Compile-time static. The conditional expression is entirely based off of compile-time constants. As such, you know from looking at the code which branches will be taken. Pretty much any compiler handles this as part of basic optimization.
Statically uniform branching. The condition is based off of expressions involving things which are known at compile-time to be constant (specifically, constants and uniform values). But the value of the expression will not be known at compile-time. So the compiler can statically be certain that wavefronts will never be broken by this if, but the compiler cannot know which branch will be taken.
Dynamic branching. The conditional expression contains terms other than constants and uniforms. Here, a compiler cannot tell a priori if a wavefront will be broken up or not. Whether that will need to happen depends on the runtime evaluation of the condition expression.
Different hardware can handle different branching types without divergence.
Also, even if a condition is taken by different wavefronts, the compiler could restructure the code to not require actual branching. You gave a fine example: output = input*enable + input2*(1-enable); is functionally equivalent to the if statement. A compiler could detect that an if is being used to set a variable, and thus execute both sides. This is frequently done for cases of dynamic conditions where the bodies of the branches are small.
Pretty much all hardware can handle var = bool ? val1 : val2 without having to diverge. This was possible way back in 2002.
Since this is very hardware-dependent, it... depends on the hardware. There are however certain epochs of hardware that can be looked at:
Desktop, Pre-D3D10
There, it's kinda the wild west. NVIDIA's compiler for such hardware was notorious for detecting such conditions and actually recompiling your shader whenever you changed uniforms that affected such conditions.
In general, this era is where about 80% of the "never use if statements" comes from. But even here, it's not necessarily true.
You can expect optimization of static branching. You can hope that statically uniform branching won't cause any additional slowdown (though the fact that NVIDIA thought recompilation would be faster than executing it makes it unlikely at least for their hardware). But dynamic branching is going to cost you something, even if all of the invocations take the same branch.
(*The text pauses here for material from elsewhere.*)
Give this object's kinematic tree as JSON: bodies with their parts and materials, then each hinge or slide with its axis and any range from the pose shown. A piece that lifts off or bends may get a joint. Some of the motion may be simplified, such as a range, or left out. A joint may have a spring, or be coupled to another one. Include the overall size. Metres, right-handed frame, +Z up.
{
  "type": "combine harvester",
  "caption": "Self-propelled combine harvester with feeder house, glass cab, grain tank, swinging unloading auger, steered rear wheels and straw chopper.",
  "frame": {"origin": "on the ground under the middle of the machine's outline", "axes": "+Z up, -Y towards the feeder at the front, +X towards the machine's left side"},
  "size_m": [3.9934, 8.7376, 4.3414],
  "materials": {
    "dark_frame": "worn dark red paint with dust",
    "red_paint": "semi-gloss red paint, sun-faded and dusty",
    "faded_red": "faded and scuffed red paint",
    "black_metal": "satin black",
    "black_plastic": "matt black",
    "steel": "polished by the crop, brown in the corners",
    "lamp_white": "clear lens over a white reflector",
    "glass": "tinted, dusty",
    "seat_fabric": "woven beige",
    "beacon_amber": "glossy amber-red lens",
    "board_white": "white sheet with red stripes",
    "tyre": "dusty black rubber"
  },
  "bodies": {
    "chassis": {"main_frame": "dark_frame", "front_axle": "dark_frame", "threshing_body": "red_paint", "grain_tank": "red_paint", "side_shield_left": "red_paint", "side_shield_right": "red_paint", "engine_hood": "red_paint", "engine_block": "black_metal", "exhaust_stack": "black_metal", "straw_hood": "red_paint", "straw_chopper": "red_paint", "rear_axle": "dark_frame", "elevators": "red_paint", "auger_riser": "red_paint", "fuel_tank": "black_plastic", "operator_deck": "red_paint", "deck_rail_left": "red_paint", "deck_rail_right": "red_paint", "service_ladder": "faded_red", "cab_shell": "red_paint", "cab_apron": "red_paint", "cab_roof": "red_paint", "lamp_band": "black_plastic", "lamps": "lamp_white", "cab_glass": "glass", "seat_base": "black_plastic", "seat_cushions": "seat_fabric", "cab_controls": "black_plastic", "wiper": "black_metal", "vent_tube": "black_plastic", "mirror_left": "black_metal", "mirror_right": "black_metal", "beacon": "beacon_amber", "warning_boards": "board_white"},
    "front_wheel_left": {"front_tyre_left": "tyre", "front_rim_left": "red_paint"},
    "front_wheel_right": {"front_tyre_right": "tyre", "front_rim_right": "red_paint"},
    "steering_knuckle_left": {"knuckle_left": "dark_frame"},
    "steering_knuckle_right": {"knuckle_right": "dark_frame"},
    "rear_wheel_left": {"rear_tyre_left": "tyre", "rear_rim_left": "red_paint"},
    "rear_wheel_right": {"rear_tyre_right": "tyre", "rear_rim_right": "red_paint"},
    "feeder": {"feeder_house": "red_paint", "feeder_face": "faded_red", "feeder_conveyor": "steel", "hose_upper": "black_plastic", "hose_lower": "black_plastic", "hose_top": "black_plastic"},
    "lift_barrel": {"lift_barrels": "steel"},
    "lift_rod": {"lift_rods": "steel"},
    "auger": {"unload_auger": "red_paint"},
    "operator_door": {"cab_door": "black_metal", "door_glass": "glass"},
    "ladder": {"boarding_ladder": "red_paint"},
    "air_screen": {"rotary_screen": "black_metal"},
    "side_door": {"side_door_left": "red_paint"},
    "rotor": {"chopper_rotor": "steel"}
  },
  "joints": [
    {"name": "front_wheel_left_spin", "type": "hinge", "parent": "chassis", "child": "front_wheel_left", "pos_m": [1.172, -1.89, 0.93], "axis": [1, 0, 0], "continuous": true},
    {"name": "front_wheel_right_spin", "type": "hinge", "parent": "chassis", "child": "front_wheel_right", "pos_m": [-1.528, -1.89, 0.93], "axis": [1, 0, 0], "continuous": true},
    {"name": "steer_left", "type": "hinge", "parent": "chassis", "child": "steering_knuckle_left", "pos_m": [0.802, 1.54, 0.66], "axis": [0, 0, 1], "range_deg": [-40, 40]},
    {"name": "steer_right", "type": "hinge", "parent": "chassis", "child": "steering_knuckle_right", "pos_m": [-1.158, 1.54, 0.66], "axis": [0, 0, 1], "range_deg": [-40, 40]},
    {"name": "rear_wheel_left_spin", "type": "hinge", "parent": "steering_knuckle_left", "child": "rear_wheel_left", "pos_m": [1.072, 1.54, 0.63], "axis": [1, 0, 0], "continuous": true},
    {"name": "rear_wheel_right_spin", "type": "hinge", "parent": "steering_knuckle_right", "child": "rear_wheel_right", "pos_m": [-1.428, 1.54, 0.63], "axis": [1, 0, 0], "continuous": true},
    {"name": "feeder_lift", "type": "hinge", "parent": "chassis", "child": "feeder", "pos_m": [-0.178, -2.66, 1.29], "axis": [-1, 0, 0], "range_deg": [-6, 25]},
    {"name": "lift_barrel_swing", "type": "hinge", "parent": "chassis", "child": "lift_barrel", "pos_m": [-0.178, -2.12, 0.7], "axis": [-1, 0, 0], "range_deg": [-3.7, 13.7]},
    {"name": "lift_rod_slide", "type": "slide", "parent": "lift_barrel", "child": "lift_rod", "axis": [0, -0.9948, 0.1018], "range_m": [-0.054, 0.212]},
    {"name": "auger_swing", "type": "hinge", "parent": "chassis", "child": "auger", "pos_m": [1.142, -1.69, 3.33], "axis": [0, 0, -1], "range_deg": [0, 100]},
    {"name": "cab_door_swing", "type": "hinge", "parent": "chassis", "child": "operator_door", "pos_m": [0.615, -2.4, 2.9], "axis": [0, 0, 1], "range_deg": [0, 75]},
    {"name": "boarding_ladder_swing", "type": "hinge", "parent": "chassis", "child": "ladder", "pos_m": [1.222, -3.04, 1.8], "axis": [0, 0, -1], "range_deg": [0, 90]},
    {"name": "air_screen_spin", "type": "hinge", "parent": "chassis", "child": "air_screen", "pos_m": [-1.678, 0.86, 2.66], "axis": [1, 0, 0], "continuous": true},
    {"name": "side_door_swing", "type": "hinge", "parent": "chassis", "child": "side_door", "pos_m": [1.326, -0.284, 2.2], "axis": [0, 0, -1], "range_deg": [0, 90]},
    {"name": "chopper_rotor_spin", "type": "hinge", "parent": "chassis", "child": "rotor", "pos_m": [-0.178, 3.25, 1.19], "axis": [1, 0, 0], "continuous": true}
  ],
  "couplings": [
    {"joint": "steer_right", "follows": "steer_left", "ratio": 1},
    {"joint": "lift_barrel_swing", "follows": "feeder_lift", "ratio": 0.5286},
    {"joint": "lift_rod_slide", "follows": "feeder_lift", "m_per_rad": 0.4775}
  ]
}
Compilers of this era do their best to optimize shaders so that simple conditions can be executed simply. For example, your output = input*enable + input2*(1-enable); is something that a decent compiler could generate from your equivalent if statement.
Desktop, Post-D3D10
Hardware of this era is generally capable of handling statically uniform branches statements with little slowdown. For dynamic branching, you may or may not encounter slowdown.
Desktop, D3D11+
Hardware of this era is pretty much guaranteed to be able to handle dynamically uniform conditions with little performance issues. Indeed, it doesn't even have to be dynamically uniform; so long as all of the invocations within the same wavefront take the same path, you won't see any significant performance loss.
Note that some hardware from the previous epoch probably could do this as well. But this is the one where it's almost certain to be true.
Mobile, ES 2.0
Welcome back to the wild west. Though unlike Pre-D3D10 desktop, this is mainly due to the huge variance of ES 2.0-caliber hardware. There's such a huge amount of stuff that can handle ES 2.0, and they all work very differently from each other.
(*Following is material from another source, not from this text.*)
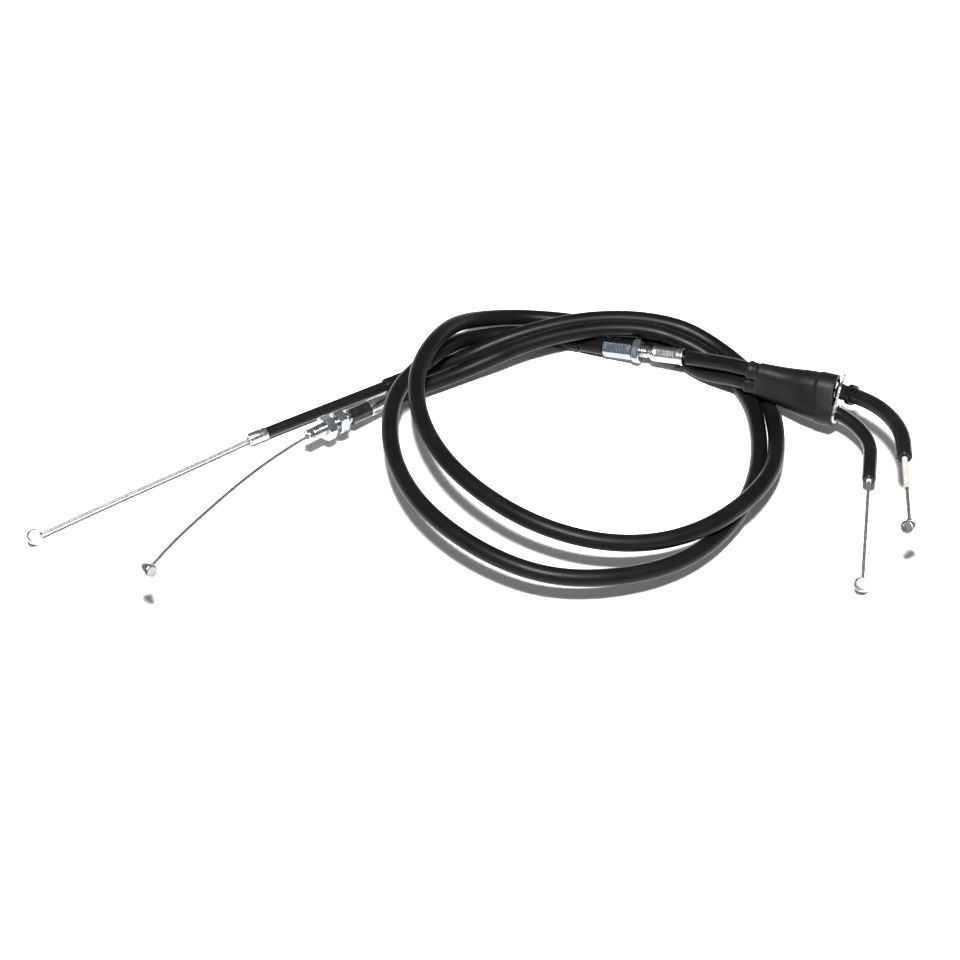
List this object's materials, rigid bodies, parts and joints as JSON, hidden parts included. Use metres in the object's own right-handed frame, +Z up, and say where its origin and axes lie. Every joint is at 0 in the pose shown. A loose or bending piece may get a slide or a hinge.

Static branching will likely be optimized. But whether you get good performance from statically uniform branching is very hardware-dependent.
Mobile, ES 3.0+
Hardware here is rather more mature and capable than ES 2.0. As such, you can expect statically uniform branches to execute reasonably well. And some hardware can probably handle dynamic branches the way modern desktop hardware does.
It's highly dependent on the hardware and on the condition.
If your condition is a uniform : don't bother, let the compiler deal with it.
If your condition is something dynamic (like a value computed from attribute or fetched from texture or something), then it's more complicated.
For that latter case you'll pretty much have to test and benchmark because it'll depend on the complexity of the code in each branches and how 'consistent' the branch decision is.
For instance if one of the branch is taken 99% of the case and discards the fragment, then most likely you want to keep the conditional. But OTOH in your simple example above if enable is some dynamic condition, the arithmetic select might be better.
Unless you have a clear cut case like the above, or unless you're optimizing for one fixed known architecture, you're probably better off the compiler figure that out for you.
I want to know if "if-statements" inside shaders (vertex / fragment / pixel...) are really slowing down the shader performance. For example:
Is it better to use this:
vec3 output;
output = input*enable + input2*(1-enable);
instead of using this:
vec3 output;
if(enable == 1)
{
output = input;
}
else
{
output = input2;
}
in another forum there was a talk about that (2013): http://answers.unity3d.com/questions/442688/shader-if-else-performance.html
Here the guys are saying, that the If-statements are really bad for the performance of the shader.
Also here they are talking about how much is inside the if/else statements (2012):
https://www.opengl.org/discussion_boards/showthread.php/177762-Performance-alternative-for-if-(-)
maybe the hardware or the shadercompiler are better now and they fix somehow this (maybe not existing) performance issue.
EDIT:
What is with this case, here lets say enable is a uniform variable and it is always set to 0:
if(enable == 1) //never happens
{
output = vec4(0,0,0,0);
}
else //always happens
{
output = calcPhong(normal, lightDir);
}
I think here we have a branch inside the shader which slows the shader down. Is that correct?
Does it make more sense to make 2 different shaders like one for the else and the other for the if part?
What is it about shaders that even potentially makes if statements performance problems? It has to do with how shaders get executed and where GPUs get their massive computing performance from.
Separate shader invocations are usually executed in parallel, executing the same instructions at the same time. They're simply executing them on different sets of input values; they share uniforms, but they have different internal registers. One term for a group of shaders all executing the same sequence of operations is "wavefront".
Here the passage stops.